Die Mannschaft zieht an einem Strang, wird geführt von einem bodenständigen und ehrgeizigen Trainerstab, der von Spiel zu Spiel denkt. In der Champions League mag das fehlende Rückspiel ein Novum sein, Flick kennt den Turniermodus allerdings wie seine Westentasche. Der Coach weiß nach fünf Welt- und Europameisterschaften als Co-Trainer der deutschen Nationalmannschaft genau, worauf es ankommt. Das vermittelt er nicht nur in unzähligen Pressekonferenzen und Interviews, sondern auch im Mannschaftskreis. An der richtigen Einstellung dürfte es daher auch im weiteren Turnierverlauf nicht mangeln.
Lewandowski in Top-Form
Entscheidend für den Erfolg ist nichtsdestotrotz ein Robert Lewandowski in Top-Form.

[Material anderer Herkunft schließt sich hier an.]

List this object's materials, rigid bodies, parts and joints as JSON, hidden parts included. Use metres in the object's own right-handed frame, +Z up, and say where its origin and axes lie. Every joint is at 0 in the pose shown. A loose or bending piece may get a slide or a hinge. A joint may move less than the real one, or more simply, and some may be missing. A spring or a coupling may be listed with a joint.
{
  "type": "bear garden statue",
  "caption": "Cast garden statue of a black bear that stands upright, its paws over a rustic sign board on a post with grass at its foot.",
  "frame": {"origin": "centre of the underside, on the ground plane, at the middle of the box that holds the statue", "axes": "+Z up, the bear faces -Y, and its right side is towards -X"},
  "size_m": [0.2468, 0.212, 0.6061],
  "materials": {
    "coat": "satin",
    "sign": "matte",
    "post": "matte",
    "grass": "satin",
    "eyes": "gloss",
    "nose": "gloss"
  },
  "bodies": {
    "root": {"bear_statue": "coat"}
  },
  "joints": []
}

Wie zu Saisonbeginn ist der Stürmer die Lebensversicherung der Bayern, gegen Chelsea erzielte er drei Tore selbst, die restlichen vier Treffer bereitete er allesamt vor.

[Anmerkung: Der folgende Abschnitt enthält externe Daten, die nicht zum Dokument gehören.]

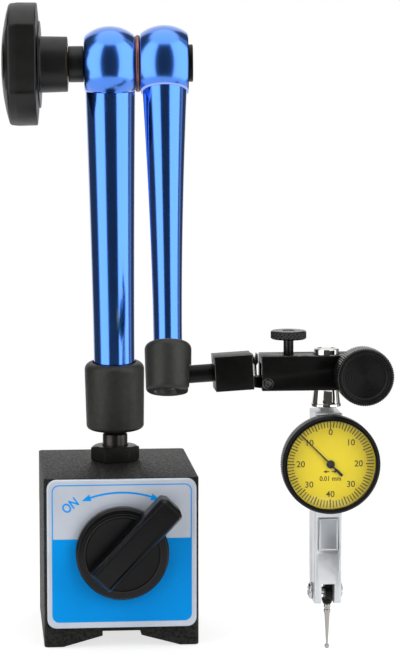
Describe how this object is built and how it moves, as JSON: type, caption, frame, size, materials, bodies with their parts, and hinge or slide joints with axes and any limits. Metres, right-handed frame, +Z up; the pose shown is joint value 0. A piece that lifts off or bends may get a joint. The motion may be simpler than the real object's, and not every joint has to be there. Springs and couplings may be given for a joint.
{
  "type": "magnetic indicator base",
  "caption": "Switchable magnetic base with a one-knob locking arm of two tapered tubes, a fine-adjusting clamp and a lever dial test indicator.",
  "frame": {"origin": "under the middle of the whole assembly's box, level with the base's two feet", "axes": "+Z up, -Y out of the face with the switch and the dial, +X towards the indicator"},
  "size_m": [0.121, 0.0898, 0.2071],
  "materials": {
    "wrinkle_black": "sandy black wrinkle paint",
    "printed_plate": "satin silver plate printed light blue",
    "bush_aluminium": "turned aluminium",
    "magnet_grey": "sintered ferrite",
    "bright_steel": "bright steel",
    "black_steel": "blackened steel, half glossy",
    "brown_steel": "steel blackened to a brownish tone",
    "collar_black": "satin black",
    "blue_anodised": "polished and anodised blue",
    "copper": "copper",
    "brass": "turned brass",
    "black_plastic": "black moulded plastic",
    "chrome": "polished chrome",
    "satin_chrome": "satin chrome",
    "cover_aluminium": "satin grey aluminium",
    "dial_yellow": "matt yellow with black graduations",
    "crystal": "clear flat crystal"
  },
  "bodies": {
    "base": {"pole_left": "wrinkle_black", "pole_right": "wrinkle_black", "spacer_top": "wrinkle_black", "spacer_bottom": "wrinkle_black", "label_plate": "printed_plate", "front_bush": "bush_aluminium", "rear_bush": "bush_aluminium", "rear_cover": "wrinkle_black", "rear_screw_1": "bright_steel", "rear_screw_2": "bright_steel", "rear_screw_3": "bright_steel", "rear_screw_4": "bright_steel", "stop_pin": "bright_steel", "lock_nut": "black_steel"},
    "switch": {"rotor_magnet": "magnet_grey", "rotor_shaft": "bright_steel", "rotor_clip": "bright_steel", "switch_knob": "black_plastic"},
    "lower_stud": {"ball_stud_lower": "brown_steel"},
    "lower_seat": {"lower_ball_seat": "brass"},
    "lower_arm": {"lower_collar": "collar_black", "lower_tube": "blue_anodised", "lower_head": "blue_anodised", "elbow_washer": "copper"},
    "lower_rod": {"lower_push_rod": "bright_steel"},
    "draw_bolt": {"elbow_bolt": "black_steel"},
    "sleeve": {"lock_sleeve": "black_steel"},
    "knob": {"lock_knob": "black_plastic", "knob_insert": "brass"},
    "upper_arm": {"upper_head": "blue_anodised", "upper_tube": "blue_anodised", "upper_ball_seat": "brass", "upper_collar": "collar_black"},
    "upper_rod": {"upper_push_rod": "bright_steel"},
    "upper_stud": {"ball_stud_upper": "black_steel"},
    "tongue": {"tongue_block": "black_steel", "fine_spring": "bright_steel"},
    "jaw": {"clamp_block": "black_steel", "hinge_pin": "bright_steel"},
    "pad": {"thrust_pad": "brass"},
    "thumb": {"thumb_screw": "black_steel"},
    "washer": {"clamp_washer": "bright_steel"},
    "clamp": {"clamp_knob": "black_steel"},
    "stem": {"stem": "chrome"},
    "indicator": {"case": "satin_chrome", "cover_plate": "cover_aluminium", "pivot_screw_left": "bright_steel", "pivot_screw_right": "bright_steel"},
    "dial": {"bezel": "black_steel", "crystal": "crystal", "dial_face": "dial_yellow"},
    "pointer": {"pointer": "black_steel", "pointer_pinion": "brass"},
    "crown": {"crown_gear": "brass"},
    "lever": {"sector_lever": "bright_steel"},
    "stylus": {"stylus_hub": "black_steel", "contact_point": "bright_steel"}
  },
  "joints": [
    {"name": "switch_turn", "type": "hinge", "parent": "base", "child": "switch", "pos_m": [-0.02341, 0.01192, 0.0314], "axis": [0, -1, 0], "range_deg": [0, 90]},
    {"name": "base_swivel", "type": "hinge", "parent": "base", "child": "lower_stud", "pos_m": [-0.02341, 0.01792, 0.0719], "axis": [0, 0, 1], "continuous": true},
    {"name": "base_tilt", "type": "hinge", "parent": "lower_stud", "child": "lower_seat", "pos_m": [-0.02341, 0.01792, 0.0719], "axis": [0.9976, -0.0698, 0], "range_deg": [-22, 14]},
    {"name": "arm_spin", "type": "hinge", "parent": "lower_seat", "child": "lower_arm", "pos_m": [-0.02341, 0.01792, 0.0719], "axis": [-0.0144, -0.0689, 0.9975], "continuous": true},
    {"name": "elbow_turn", "type": "hinge", "parent": "lower_arm", "child": "upper_arm", "pos_m": [-0.02508, 0.00995, 0.18721], "axis": [0.9975, -0.0704, 0.0096], "continuous": true},
    {"name": "sleeve_slide", "type": "slide", "parent": "lower_arm", "child": "sleeve", "axis": [-0.9975, 0.0704, -0.0096], "range_m": [0, 0.0004]},
    {"name": "lock_knob_turn", "type": "hinge", "parent": "sleeve", "child": "knob", "pos_m": [-0.02508, 0.00995, 0.18721], "axis": [-0.9975, 0.0704, -0.0096], "range_deg": [0, 360]},
    {"name": "bolt_slide", "type": "slide", "parent": "lower_arm", "child": "draw_bolt", "axis": [0.9975, -0.0704, 0.0096], "range_m": [0, 0.0004]},
    {"name": "lower_rod_slide", "type": "slide", "parent": "lower_arm", "child": "lower_rod", "axis": [-0.0144, -0.0689, 0.9975], "range_m": [0, 0.0002]},
    {"name": "upper_rod_slide", "type": "slide", "parent": "upper_arm", "child": "upper_rod", "axis": [0.0166, 0.3622, 0.932], "range_m": [0, 0.0002]},
    {"name": "stud_fold", "type": "hinge", "parent": "upper_arm", "child": "upper_stud", "pos_m": [-0.00913, -0.02936, 0.08943], "axis": [0.0215, 0.9317, -0.3625], "range_deg": [0, 55]},
    {"name": "stud_roll", "type": "hinge", "parent": "upper_stud", "child": "tongue", "pos_m": [-0.00913, -0.02936, 0.08943], "axis": [0.9982, 0, 0.0593], "continuous": true},
    {"name": "fine_tilt", "type": "hinge", "parent": "tongue", "child": "jaw", "pos_m": [0.02191, -0.02936, 0.08717], "axis": [0, 1, 0], "range_deg": [-2.5, 2.5]},
    {"name": "pad_slide", "type": "slide", "parent": "jaw", "child": "pad", "axis": [0, 0, 1], "range_m": [-0.00032, 0.00032]},
    {"name": "thumb_turn", "type": "hinge", "parent": "pad", "child": "thumb", "pos_m": [0.02901, -0.02936, 0.08717], "axis": [0, 0, 1], "range_deg": [-225, 225]},
    {"name": "washer_slide", "type": "slide", "parent": "jaw", "child": "washer", "axis": [0, -1, 0], "range_m": [0, 0.0007]},
    {"name": "clamp_knob_turn", "type": "hinge", "parent": "washer", "child": "clamp", "pos_m": [0.05141, -0.02936, 0.09007], "axis": [0, -1, 0], "range_deg": [0, 360]},
    {"name": "stem_slide", "type": "slide", "parent": "jaw", "child": "stem", "axis": [0, 0, 1], "range_m": [-0.006, 0]},
    {"name": "stem_turn", "type": "hinge", "parent": "stem", "child": "indicator", "pos_m": [0.04111, -0.02936, 0.08487], "axis": [0, 0, 1], "continuous": true},
    {"name": "bezel_turn", "type": "hinge", "parent": "indicator", "child": "dial", "pos_m": [0.04111, -0.02936, 0.06222], "axis": [0, -1, 0], "continuous": true},
    {"name": "pointer_turn", "type": "hinge", "parent": "indicator", "child": "pointer", "pos_m": [0.04111, -0.02936, 0.06222], "axis": [0, -1, 0], "range_deg": [-180, 180]},
    {"name": "crown_turn", "type": "hinge", "parent": "indicator", "child": "crown", "pos_m": [0.04111, -0.02926, 0.06222], "axis": [1, 0, 0], "range_deg": [-42, 42]},
    {"name": "lever_swing", "type": "hinge", "parent": "indicator", "child": "lever", "pos_m": [0.04111, -0.02936, 0.01962], "axis": [1, 0, 0], "range_deg": [-1.3, 1.3]},
    {"name": "stylus_set", "type": "hinge", "parent": "lever", "child": "stylus", "pos_m": [0.04111, -0.02936, 0.01962], "axis": [1, 0, 0], "range_deg": [-90, 90]}
  ],
  "couplings": [
    {"joint": "sleeve_slide", "follows": "lock_knob_turn", "m_per_rad": 0.000063662},
    {"joint": "bolt_slide", "follows": "lock_knob_turn", "m_per_rad": 0.000063662},
    {"joint": "lower_rod_slide", "follows": "lock_knob_turn", "m_per_rad": 0.000031831},
    {"joint": "upper_rod_slide", "follows": "lock_knob_turn", "m_per_rad": 0.000031831},
    {"joint": "pad_slide", "follows": "fine_tilt", "m_per_rad": 0.0071},
    {"joint": "thumb_turn", "follows": "fine_tilt", "ratio": 89.221},
    {"joint": "clamp_knob_turn", "follows": "washer_slide", "rad_per_m": 8976},
    {"joint": "crown_turn", "follows": "pointer_turn", "ratio": -0.22857},
    {"joint": "lever_swing", "follows": "pointer_turn", "ratio": 0.006993}
  ]
}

13 Tore hat er in der laufenden Spielzeit erzielt, der von Cristiano Ronaldo aufgestellte Rekord (17) ist in Reichweite. Von diesem Extraschub könnte die Mannschaft profitieren; satt dürfte Lewandowski jedenfalls nicht sein. In dieser Saison hat er all seine Qualitäten mit Bravour unter Beweis gestellt, der 31-Jährige ist ein Phänomen, das nicht nur am Elfmeterpunkt, sondern auch auf dem Flügel und außerhalb des Strafraums auftaucht. Solch ein Stürmer ist für jede Mannschaft der Welt goldwert.
Erinnerungen an 2015
Zunächst wartet im Viertelfinale aber erst einmal der FC Barcelona. Erinnerungen werden wach an das Halbfinale 2015, in dessen Hinspiel Lionel Messi Jerome Boateng mit einer ungeheuerlichen Leichtigkeit und Eleganz austanzte und den Ball anschließend über Manuel Neuer ins Tor lupfte. 3:0 siegten die Katalanen, die im Endspiel von Berlin auch den Titel gewannen. Diesmal könnte jedoch alles anders werden. Das Halbfinale ist für den FC Bayern im Bereich des Möglichen - so, wie die Trophäe, die es diesmal in Lissabon zu gewinnen gibt.